The effect has been to set the scene for a fundamental political and
historic debate in the United Kingdom. This will determine not just
Britain's economic place in the world but its future politics and strategic
alliances if government either fails to proceed into the Euro or the
electorate choose to reject monetary integration with Europe.
The issue of Britain and Europe and the Euro goes right to the heart of
British consciousness. Britain has a peculiar history. Unlike the rest of
Europe it has passed through almost a thousand years during which no one
invaded successfully. Instead Britain industrialised first, created wealth,
built an Empire and a unique confidence - sometimes arrogance - that reached
its zenith in the pivotal experience of standing alone against Nazi Germany.
Folk memories and associated myths, natural conservatism and the heightened
sense of sovereignty associated with being on an island makes Britain's
different.
Its electorate is as a consequence unusually vulnerable to emotional appeals
about maintaining the nation's independence of action. This is especially so
at a time when voters see little practical difference in the ability of
either main political party to deliver rapidly changes in areas of domestic
policy such as healthcare or education.
As a result British politics may be polarising around radically different
approaches to issues on which there had previously been a consensus. Europe,
represented by the Euro debate, is now at the forefront of the new divide,
but there are other signs of division over relations between town and
country, crime and race relations, immigration and asylum seekers, national
identity and the autonomy or otherwise of the regions of the UK.

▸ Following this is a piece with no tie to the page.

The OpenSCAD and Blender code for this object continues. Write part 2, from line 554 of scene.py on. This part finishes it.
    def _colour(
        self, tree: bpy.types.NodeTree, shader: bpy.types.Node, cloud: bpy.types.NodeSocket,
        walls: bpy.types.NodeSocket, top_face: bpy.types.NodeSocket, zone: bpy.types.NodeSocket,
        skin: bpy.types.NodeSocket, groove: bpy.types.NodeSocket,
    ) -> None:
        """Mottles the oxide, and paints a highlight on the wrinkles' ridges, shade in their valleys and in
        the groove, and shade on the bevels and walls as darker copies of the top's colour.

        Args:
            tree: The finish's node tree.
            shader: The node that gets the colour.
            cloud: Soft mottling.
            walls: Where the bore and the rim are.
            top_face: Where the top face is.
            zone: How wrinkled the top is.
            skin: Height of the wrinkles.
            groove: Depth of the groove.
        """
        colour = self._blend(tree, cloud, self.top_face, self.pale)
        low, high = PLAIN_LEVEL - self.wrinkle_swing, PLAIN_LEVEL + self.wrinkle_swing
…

None of which is to suggest that Britain is on the edge of some fundamental
crisis. Rather it is to note that in such circumstances the outcome of the
next election due in 2002, but widely thought to be likely to be called in
May 2001, is no longer the certainty it seemed even three months ago.
>From having an unassailable lead and charismatic leadership, Britain's new
Labour party seems to be rapidly loosing ground to a Conservative Party
despite the latter's apparent unreadiness to lead or govern. Moreover,
Labour is in danger of allowing historic internal divisions to surface as
new labour elitism and more importantly the Euro and Europe create
differences at all levels within the party. To make matters worse for
Labour, memories of the ineptitude in the closing years of the last
Conservative Government are beginning to fade as Britains' governing party
is perceived to be placing more emphasis on image than substance.

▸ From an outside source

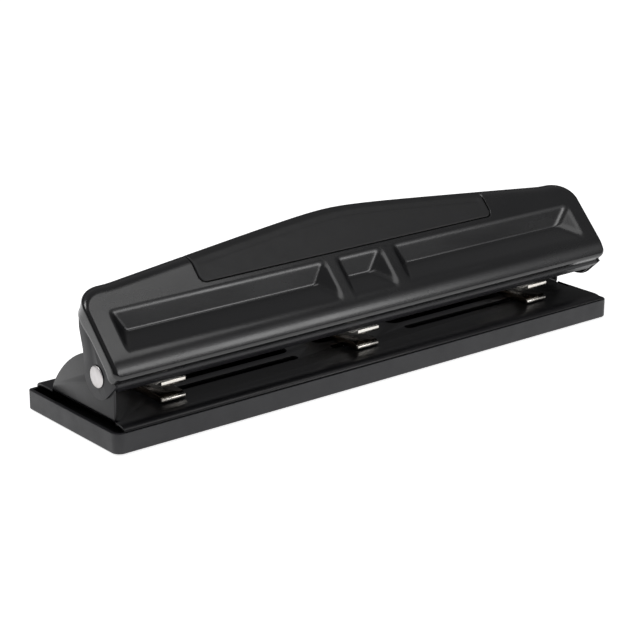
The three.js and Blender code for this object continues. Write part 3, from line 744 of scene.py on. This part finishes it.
def grip_pad():
    """The rubber pad: rounded corners and edges, and a shallow groove where it starts to roll over."""
    groove_width, groove_depth = 0.9, 0.28
    # Bands of rows that keep to the lower edge, lead into the roll and keep to the far end.
    low_band, lead, end_band = 4.0, 1.6, 2.6
    edge = [0, 0.06, 0.16, 0.3, PAD_EDGE]
    half = graded([(0, 1.6), (PAD_HALF - PAD_CORNER, 0.5), (PAD_HALF - PAD_EDGE, 1)])
    columns = mirrored(half + [PAD_HALF - e for e in reversed(edge[:-1])])
    rows = [("low", e) for e in [*edge, *np.linspace(1.1, low_band, 6)]]
    rows += [("mid", t) for t in np.linspace(0, 1, 24)[1:]]
    rows += [("roll", t) for t in np.linspace(0, 1, 16)[1:]]
    rows += [("end", e) for e in (2.0, 1.2, *reversed(edge))]

    def spot(x, row):
        """Where a grid point lies on the pad, how far inside its outline, and where the roll starts."""
        kind, amount = row
        top = gable(x)
        end = top + ROLL_LENGTH + PAD_SKIRT
        if kind == "low":
            s = PAD_START + amount
        elif kind == "mid":
            s = PAD_START + low_band + amount * (top - lead - PAD_START - low_band)
        elif kind == "roll":
            s = top - lead + amount * (end - end_band - top + lead)
        else:
            s = end - amount
        a = abs(x) - (PAD_HALF - PAD_CORNER)
        for base, way in ((PAD_START + PAD_CORNER, -1), (end - PAD_CORNER, 1)):
            b = way * (s - base)
            if a > 0 and b > 0:
                out, turn = corner_place(a / PAD_CORNER, b / PAD_CORNER)
                angle, reach = turn * math.pi / 2, out * PAD_CORNER
                x = math.copysign(PAD_HALF - PAD_CORNER + reach * math.cos(angle), x)
                return x, base + way * reach * math.sin(angle), PAD_CORNER - reach, top
        return x, s, min(PAD_HALF - abs(x), s - PAD_START, end - s), top

    outer, inner, points = {}, {}, []
    for i, x in enumerate(columns):
        for j, row in enumerate(rows):
            px, s, inset, top = spot(x, row)
            e = min(max(inset, 0.0), PAD_EDGE)
            dip = PAD_EDGE - math.sqrt(max(0.0, PAD_EDGE**2 - (PAD_EDGE - e) ** 2))
            groove = groove_depth * math.exp(-(((s - top + 0.6) / groove_width) ** 2))
            groove *= smooth_step((PAD_HALF - 2.2 - abs(px)) / 1.5)
            outer[i, j] = len(points)
            points.append(over_roll(px, s, dip + groove))
            inner[i, j] = len(points)
            points.append(over_roll(px, s, PAD_THICK))
    nx, ny = len(columns), len(rows)
    faces = []
    for i in range(nx - 1):
        for j in range(ny - 1):
            corners = [(i, j), (i + 1, j), (i + 1, j + 1), (i, j + 1)]
            faces.append([outer[c] for c in corners])
            faces.append([inner[c] for c in reversed(corners)])
    loop = grid_rim(nx, ny)
    for a, b in zip(loop, loop[1:] + loop[:1]):
        faces.append([outer[a], inner[a], inner[b], outer[b]])
    obj = mesh_object("grip", points, faces)
    tidy_mesh(obj)
    return piece(obj, "handle", GRIP_RUBBER, "grip_pad", angle=60)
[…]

The result is a real possibility that the next British election may result
in a dramatically diminished Labour majority and an election after that
being called sooner rather than later, perhaps over the Euro, which in turn
might see a new populist right wing Conservative Government returned.
Unfortunately the Euro has become a symbol of all that is considered federal
and not British and one of a number of nationalistic and xenophobic issues
around which the next British election or any referendum on the Euro will be
fought.
A weak Euro has already had a negative effect on prices for Caribbean sugar,
rum, bananas and other goods. It has dissuaded some tourists in the Euro
zone from travelling to dollar related destinations. For these and other
reasons the debate in the UK on the Euro has to be of interest to the
region. But much more importantly the outcome will determine how Britain
positions itself in the world. Already politicians who for the most part
seem unable to see the world at large dominate Britain's Parliamentary
Labour party. The British Conservative Party now seems intent on building a
party in Government with an equally narrow opinion of the world.

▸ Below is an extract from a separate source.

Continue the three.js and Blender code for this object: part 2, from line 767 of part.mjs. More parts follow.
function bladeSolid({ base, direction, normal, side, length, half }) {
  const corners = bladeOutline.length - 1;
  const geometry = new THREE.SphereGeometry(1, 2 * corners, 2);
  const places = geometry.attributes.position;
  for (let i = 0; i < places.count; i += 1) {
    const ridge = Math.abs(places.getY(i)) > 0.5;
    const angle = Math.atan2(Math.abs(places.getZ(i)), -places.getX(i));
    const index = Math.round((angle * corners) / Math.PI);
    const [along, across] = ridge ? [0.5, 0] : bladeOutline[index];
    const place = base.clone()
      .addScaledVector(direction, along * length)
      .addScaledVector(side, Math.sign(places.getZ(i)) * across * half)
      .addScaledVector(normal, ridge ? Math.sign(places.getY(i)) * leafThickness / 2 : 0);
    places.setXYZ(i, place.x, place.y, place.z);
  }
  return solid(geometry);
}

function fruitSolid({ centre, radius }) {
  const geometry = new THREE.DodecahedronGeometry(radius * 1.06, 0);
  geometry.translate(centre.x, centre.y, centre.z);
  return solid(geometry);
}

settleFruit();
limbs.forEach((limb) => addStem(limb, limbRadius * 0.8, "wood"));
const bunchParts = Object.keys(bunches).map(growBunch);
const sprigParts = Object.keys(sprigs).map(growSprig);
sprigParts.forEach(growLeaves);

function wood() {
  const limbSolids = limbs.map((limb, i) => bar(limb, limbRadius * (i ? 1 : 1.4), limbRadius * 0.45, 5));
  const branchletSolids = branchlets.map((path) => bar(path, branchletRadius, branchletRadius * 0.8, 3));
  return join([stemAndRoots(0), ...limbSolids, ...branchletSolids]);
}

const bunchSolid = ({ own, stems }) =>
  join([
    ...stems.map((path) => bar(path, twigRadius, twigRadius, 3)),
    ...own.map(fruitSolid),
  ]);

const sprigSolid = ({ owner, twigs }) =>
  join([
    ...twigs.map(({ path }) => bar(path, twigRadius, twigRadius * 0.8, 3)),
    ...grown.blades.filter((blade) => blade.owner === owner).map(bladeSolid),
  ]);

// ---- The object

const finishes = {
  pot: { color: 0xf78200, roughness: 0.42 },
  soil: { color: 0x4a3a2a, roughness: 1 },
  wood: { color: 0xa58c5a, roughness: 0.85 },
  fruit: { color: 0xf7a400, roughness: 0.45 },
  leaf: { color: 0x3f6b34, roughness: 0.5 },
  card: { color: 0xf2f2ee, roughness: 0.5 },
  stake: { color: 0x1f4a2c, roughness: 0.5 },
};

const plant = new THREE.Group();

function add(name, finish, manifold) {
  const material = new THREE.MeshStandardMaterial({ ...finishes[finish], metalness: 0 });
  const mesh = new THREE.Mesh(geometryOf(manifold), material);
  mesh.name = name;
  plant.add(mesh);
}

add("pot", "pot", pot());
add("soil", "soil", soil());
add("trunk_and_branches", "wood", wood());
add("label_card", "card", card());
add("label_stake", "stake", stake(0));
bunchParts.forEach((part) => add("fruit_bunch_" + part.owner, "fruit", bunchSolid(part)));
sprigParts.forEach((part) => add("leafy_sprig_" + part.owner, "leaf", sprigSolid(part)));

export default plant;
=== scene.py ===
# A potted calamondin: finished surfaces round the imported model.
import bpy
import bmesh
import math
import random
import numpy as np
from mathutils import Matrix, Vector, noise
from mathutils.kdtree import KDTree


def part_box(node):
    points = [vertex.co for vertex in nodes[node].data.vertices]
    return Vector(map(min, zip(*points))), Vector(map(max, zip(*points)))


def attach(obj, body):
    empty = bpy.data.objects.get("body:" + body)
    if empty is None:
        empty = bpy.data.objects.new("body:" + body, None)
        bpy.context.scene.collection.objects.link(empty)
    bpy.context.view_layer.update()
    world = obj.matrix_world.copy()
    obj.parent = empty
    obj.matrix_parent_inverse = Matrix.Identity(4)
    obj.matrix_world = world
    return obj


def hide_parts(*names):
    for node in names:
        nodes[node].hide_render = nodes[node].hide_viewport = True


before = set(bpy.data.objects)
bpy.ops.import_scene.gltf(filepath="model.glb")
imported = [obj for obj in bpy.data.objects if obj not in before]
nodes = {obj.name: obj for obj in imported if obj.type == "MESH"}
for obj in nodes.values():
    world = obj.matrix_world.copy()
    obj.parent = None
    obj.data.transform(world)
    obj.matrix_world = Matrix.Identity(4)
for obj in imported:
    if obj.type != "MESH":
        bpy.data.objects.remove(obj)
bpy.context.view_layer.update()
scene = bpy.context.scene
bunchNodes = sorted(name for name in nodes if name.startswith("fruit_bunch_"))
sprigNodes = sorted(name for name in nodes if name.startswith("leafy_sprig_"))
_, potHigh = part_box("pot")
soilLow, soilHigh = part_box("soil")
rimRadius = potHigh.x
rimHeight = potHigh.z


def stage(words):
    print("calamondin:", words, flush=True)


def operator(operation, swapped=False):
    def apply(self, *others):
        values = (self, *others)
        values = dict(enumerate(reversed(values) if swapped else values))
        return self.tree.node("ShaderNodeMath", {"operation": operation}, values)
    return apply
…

Governments quite correctly dialogue with elected Governments rather than
opposition parties. Despite this it may make sense to begin a conversation
now with the British Conservative Party and start to cultivate a new and
very different generation of opposition politicians. Only in this way will
the region be able to decide how to engage with those who may possibly be in
government in Britain during the negotiations to come which will end
preferential arrangements with Europe.
David Jessop is the Executive Director of the Caribbean Council for Europe.